* [TO BE DONE]: Everything from the line containing "points = [vertex.co" through the line containing "if empty is" must be quoted exactly; everything else is left out.

* [EXTRACTED INFORMATION]:

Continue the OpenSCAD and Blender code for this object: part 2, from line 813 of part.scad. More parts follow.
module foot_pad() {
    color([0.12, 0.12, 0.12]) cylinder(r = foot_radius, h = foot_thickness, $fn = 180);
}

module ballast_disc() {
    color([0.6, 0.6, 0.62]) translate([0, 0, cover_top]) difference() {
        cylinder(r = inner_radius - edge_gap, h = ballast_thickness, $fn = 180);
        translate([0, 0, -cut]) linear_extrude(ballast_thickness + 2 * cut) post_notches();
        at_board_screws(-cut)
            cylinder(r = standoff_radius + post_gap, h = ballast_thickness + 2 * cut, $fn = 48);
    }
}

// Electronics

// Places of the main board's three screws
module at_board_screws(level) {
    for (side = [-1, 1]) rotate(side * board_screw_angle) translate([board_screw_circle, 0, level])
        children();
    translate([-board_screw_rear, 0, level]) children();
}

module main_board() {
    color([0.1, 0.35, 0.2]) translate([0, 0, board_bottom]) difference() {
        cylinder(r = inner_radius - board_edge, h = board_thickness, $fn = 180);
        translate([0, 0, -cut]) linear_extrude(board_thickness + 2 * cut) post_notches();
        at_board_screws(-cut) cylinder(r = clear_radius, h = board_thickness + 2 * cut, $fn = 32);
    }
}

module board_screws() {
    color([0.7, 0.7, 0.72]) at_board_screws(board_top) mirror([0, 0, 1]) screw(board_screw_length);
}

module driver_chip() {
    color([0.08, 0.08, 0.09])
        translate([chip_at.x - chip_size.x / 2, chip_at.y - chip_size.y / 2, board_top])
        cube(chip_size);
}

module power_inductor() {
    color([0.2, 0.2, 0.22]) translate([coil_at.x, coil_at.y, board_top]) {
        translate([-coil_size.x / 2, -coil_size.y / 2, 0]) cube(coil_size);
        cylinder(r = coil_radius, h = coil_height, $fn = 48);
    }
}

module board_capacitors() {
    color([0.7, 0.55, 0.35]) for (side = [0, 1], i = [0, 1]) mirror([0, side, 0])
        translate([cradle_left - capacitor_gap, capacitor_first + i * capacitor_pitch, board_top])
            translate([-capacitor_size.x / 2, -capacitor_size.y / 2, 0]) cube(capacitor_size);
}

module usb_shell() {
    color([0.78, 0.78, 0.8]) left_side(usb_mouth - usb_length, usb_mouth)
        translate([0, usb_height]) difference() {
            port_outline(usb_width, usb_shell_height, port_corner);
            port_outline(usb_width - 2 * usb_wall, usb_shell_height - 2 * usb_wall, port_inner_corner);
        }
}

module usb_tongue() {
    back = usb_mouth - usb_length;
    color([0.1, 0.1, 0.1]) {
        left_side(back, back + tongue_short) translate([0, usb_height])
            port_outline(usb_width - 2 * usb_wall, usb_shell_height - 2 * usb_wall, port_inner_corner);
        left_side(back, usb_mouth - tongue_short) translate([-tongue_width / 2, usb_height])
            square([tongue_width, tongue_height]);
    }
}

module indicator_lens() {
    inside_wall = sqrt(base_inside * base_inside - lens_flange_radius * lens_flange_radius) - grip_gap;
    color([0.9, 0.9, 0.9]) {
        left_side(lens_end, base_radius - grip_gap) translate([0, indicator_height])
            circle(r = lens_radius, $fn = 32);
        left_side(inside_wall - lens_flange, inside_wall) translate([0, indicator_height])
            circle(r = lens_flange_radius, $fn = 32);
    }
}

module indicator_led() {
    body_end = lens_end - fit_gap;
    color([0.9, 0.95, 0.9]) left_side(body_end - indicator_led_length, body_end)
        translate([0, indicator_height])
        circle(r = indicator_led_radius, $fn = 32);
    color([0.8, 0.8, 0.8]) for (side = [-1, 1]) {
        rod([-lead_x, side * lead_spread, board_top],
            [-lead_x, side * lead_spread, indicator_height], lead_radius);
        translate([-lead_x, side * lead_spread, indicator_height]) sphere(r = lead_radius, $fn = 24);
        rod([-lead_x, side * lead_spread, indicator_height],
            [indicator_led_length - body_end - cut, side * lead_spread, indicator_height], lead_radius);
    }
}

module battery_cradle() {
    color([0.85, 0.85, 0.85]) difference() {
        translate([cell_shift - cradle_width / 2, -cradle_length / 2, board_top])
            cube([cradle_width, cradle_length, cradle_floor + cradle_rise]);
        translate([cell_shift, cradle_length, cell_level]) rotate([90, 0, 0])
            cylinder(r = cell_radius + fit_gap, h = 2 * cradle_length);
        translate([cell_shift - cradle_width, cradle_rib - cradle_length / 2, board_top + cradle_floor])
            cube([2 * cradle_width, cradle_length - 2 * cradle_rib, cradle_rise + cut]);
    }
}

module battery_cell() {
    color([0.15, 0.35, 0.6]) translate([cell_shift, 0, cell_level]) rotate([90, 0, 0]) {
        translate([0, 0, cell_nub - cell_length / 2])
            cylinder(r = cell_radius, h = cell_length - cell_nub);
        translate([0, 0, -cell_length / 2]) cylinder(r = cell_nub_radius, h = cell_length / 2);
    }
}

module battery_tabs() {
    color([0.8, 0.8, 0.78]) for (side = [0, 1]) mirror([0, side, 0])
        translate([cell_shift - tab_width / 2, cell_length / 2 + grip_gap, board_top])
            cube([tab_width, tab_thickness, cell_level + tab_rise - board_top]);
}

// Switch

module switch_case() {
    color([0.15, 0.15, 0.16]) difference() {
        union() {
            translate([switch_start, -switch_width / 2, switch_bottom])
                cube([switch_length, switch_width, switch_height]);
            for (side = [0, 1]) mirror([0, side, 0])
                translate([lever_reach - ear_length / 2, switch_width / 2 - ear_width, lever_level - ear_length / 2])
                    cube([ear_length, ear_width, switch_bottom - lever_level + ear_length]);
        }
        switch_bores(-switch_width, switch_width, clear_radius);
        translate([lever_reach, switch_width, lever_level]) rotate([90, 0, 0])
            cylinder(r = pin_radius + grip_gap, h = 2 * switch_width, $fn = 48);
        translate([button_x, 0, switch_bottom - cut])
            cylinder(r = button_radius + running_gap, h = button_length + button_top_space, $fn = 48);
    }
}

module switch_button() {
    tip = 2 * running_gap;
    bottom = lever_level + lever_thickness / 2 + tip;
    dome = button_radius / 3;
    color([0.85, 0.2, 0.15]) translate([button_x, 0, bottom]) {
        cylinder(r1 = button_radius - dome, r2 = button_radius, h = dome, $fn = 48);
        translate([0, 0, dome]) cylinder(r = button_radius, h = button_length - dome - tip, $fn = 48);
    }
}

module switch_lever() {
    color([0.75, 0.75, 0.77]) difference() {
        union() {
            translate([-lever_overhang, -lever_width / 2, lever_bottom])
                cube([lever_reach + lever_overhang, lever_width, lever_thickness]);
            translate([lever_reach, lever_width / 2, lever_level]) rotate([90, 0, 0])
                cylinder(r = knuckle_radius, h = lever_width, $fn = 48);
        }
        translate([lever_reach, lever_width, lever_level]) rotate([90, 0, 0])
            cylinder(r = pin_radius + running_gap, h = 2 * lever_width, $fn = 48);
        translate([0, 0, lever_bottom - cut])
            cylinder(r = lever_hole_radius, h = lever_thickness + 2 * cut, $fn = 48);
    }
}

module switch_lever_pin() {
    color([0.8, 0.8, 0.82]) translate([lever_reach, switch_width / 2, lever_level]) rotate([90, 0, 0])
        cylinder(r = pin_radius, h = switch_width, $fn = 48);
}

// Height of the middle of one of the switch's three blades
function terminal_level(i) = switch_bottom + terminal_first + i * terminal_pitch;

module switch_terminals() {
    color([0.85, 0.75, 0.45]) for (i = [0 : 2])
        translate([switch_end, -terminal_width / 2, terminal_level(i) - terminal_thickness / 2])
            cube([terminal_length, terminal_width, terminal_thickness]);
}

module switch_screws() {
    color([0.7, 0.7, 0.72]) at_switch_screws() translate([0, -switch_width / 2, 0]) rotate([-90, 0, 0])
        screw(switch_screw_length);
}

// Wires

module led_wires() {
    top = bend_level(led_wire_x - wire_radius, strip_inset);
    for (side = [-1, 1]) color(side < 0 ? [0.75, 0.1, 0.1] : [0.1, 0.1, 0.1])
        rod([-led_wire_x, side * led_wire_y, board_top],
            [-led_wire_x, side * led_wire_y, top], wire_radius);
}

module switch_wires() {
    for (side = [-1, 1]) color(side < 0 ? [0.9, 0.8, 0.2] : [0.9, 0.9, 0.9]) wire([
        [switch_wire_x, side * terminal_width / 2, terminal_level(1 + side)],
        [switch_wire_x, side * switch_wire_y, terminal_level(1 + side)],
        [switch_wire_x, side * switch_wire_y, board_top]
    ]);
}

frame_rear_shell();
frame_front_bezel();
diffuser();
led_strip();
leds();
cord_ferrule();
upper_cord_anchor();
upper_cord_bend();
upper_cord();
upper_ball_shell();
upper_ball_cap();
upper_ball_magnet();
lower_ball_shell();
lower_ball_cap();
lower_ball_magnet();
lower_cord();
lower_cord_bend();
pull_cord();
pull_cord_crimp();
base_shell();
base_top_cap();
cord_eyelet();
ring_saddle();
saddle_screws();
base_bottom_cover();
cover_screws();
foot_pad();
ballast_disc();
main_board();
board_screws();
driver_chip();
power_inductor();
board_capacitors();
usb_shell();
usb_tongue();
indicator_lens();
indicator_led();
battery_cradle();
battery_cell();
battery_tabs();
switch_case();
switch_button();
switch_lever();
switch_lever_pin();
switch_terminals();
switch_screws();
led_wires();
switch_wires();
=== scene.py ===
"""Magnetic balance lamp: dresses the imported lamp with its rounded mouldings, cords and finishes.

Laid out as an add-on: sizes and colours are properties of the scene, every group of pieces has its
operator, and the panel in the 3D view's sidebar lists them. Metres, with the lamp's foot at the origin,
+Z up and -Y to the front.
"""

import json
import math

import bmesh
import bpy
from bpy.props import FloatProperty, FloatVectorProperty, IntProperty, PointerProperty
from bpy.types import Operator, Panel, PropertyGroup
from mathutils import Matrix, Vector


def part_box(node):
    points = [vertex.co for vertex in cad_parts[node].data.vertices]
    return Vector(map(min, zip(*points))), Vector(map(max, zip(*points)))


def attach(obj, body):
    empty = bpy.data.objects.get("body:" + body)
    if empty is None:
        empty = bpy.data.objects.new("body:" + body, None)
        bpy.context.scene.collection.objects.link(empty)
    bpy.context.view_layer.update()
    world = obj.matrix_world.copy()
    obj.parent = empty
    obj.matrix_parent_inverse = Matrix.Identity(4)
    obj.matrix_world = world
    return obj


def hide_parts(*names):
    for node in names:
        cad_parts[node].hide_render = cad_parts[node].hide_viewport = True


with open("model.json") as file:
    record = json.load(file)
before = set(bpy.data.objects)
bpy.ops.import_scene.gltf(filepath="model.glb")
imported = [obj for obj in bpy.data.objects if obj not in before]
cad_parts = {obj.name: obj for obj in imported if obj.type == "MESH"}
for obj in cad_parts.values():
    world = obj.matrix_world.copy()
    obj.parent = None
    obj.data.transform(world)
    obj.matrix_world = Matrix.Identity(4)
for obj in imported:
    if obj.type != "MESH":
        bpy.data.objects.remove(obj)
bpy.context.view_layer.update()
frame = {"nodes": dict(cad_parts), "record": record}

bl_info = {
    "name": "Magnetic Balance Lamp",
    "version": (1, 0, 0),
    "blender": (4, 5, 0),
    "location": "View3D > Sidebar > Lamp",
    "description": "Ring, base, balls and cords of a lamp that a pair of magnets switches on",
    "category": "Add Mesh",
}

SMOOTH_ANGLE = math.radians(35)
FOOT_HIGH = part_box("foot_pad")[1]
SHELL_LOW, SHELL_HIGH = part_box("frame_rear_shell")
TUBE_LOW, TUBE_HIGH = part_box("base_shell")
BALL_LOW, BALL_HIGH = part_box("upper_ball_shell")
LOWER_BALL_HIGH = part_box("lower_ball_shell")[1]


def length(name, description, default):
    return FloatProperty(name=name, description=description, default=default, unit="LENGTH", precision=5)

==

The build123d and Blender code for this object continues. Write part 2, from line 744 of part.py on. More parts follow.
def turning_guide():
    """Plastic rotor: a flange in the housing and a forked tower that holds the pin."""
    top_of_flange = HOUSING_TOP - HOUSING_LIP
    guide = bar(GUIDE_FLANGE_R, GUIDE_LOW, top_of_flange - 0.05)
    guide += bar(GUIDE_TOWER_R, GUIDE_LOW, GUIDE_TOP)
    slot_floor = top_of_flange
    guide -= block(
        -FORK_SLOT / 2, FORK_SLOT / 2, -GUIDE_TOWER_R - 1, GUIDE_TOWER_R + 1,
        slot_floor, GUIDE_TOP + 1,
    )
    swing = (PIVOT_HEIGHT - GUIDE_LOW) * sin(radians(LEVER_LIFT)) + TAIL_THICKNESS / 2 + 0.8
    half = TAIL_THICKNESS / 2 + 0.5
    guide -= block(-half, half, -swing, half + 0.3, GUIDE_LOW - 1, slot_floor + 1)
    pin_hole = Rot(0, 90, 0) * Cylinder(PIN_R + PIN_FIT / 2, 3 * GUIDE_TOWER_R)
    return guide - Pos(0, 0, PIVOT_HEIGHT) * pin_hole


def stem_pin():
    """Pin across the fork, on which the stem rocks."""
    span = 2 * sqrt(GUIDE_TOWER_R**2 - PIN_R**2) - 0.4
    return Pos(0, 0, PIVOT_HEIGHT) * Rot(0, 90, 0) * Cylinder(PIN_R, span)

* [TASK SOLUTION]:
    points = [vertex.co for vertex in cad_parts[node].data.vertices]
    return Vector(map(min, zip(*points))), Vector(map(max, zip(*points)))


def attach(obj, body):
    empty = bpy.data.objects.get("body:" + body)
    if empty is None:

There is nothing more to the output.